(Saved entries)
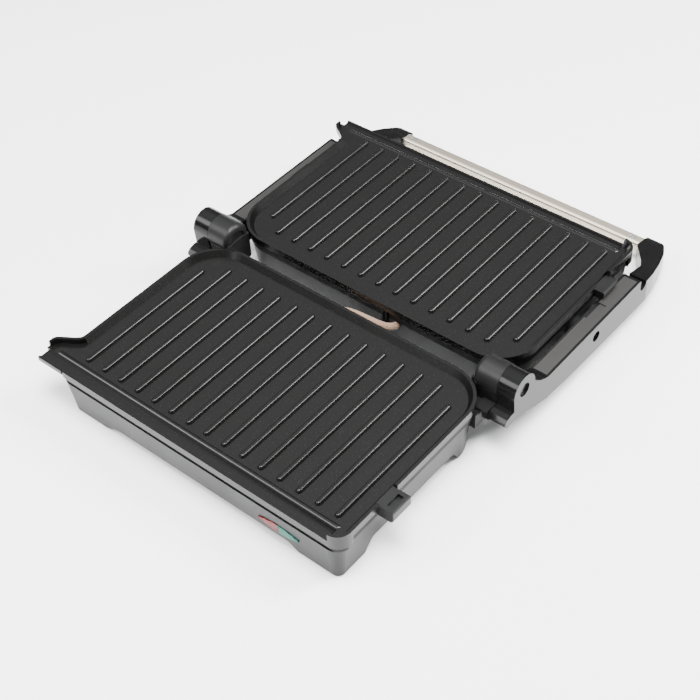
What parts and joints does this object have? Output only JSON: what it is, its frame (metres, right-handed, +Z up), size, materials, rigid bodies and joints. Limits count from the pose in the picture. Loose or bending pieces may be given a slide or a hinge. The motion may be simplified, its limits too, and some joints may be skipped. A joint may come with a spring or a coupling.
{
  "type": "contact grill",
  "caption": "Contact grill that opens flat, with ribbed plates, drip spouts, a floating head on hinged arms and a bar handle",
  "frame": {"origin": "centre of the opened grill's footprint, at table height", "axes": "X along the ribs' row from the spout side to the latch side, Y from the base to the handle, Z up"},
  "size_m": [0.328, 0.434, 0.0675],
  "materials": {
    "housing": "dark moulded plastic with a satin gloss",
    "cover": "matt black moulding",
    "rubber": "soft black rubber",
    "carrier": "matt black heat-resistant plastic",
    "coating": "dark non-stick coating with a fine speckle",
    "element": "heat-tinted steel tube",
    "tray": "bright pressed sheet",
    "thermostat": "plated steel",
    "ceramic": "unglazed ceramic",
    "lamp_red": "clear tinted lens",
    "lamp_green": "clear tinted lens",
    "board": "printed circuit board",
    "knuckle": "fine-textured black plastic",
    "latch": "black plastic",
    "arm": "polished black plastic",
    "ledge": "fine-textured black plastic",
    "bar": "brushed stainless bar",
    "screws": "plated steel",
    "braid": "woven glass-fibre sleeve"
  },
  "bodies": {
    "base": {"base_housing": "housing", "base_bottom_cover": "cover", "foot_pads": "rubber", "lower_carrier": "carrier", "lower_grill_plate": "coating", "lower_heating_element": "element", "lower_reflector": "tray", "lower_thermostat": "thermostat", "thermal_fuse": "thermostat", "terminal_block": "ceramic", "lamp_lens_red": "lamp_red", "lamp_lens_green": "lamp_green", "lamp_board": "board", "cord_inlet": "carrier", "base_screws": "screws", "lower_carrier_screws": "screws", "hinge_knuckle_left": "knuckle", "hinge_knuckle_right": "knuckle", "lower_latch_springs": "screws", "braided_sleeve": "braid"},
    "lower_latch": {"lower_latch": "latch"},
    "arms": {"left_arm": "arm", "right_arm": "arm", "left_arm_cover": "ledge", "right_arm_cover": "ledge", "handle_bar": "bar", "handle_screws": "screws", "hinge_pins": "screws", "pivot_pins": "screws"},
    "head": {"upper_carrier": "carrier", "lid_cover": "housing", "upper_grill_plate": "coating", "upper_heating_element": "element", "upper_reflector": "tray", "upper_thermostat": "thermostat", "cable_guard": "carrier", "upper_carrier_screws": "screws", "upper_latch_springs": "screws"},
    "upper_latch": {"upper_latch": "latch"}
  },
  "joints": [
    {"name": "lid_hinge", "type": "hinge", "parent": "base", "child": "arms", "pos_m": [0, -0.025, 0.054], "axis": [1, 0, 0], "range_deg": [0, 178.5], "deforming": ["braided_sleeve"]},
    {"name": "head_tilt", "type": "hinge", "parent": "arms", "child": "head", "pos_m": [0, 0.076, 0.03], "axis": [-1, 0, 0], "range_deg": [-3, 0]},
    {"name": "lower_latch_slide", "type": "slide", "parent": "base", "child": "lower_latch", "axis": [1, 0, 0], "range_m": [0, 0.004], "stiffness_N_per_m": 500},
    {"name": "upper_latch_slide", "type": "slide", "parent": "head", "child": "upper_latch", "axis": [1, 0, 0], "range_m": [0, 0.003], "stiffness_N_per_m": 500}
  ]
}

---

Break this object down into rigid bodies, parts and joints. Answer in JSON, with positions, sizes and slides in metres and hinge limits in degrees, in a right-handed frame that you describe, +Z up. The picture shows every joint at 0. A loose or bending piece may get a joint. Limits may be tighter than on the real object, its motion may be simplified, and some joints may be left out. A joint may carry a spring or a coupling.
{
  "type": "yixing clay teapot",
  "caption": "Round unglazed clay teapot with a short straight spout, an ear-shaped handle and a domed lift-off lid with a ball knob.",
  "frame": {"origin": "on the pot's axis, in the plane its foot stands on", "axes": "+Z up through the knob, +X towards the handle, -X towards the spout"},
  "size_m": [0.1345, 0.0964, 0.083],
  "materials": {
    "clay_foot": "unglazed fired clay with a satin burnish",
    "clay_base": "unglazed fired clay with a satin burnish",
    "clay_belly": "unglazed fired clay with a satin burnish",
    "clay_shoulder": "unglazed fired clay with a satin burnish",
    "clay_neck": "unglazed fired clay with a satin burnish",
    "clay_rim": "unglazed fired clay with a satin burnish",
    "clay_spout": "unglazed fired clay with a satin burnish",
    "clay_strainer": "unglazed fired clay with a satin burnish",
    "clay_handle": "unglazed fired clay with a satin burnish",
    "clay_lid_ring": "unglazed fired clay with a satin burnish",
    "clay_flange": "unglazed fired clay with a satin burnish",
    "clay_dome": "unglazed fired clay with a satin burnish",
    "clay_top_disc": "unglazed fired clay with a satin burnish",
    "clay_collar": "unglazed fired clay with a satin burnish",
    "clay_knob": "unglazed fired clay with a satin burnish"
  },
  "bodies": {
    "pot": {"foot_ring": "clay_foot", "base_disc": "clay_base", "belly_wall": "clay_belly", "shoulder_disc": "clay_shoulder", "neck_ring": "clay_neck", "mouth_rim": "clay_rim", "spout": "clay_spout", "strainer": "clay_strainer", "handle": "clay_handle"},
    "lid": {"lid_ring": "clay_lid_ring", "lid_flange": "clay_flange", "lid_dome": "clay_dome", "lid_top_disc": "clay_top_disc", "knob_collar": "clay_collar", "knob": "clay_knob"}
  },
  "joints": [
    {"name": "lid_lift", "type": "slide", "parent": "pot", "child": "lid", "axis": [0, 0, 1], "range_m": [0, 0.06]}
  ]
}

Stated task - Answer with one number: how many lines in the listing hold "that".

Response for this exercise - 2